My Lords, I welcome the consultation being across Whitehall, because many agencies are involved in the many issues. How are we to reconcile the localist approach of police and crime commissioners and candidates with an eye to election with the need to ensure that police budgets contain an adequate line for what is essentially not a very populist issue? In other words, how do we make it a populist issue?
My Lords, again my noble friend is going way beyond the Question on the Order Paper in bringing in the subject of police commissioners. We are talking about whether we can comply with this Council of Europe convention—compliance that involves changing the law in a number of areas. That is what we are consulting on at the moment, but we are also looking at other issues, particularly extra-territorial jurisdiction.
Is the Minister aware that the Prime Minister is going to visit the Council of Europe next week and that his right honourable friend the Attorney-General will visit in April? I do not expect anything from the Prime Minister next week, but the period of consultation will be finished by the time the Attorney-General comes. Would it not be a good opportunity to build some bridges with other countries if the Attorney-General were in a position to make a positive statement on this issue at the April plenary session?
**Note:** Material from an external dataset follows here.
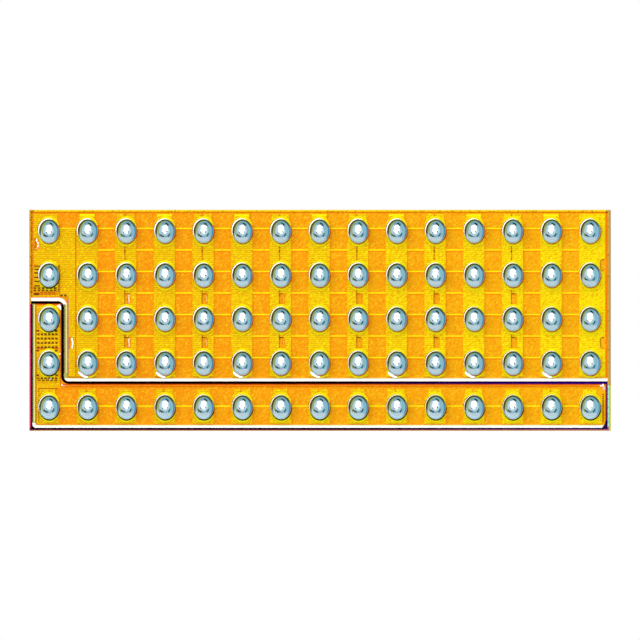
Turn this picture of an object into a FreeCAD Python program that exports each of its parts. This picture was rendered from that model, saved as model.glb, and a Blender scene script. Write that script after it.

My Lords, I have already indicated our broad support for what is going on, but it involves some quite serious changes to domestic legislation in this country and, I must stress, also in Scotland and Northern Ireland, the devolved Administrations, so we would need their agreement as well. It is not that easy suddenly to say that we will extend extra-territorial jurisdiction to all the issues to which I referred earlier, such as assault, when we have had the tradition of reserving them only for more serious offences. These are matters that we will obviously want to look at very seriously within government.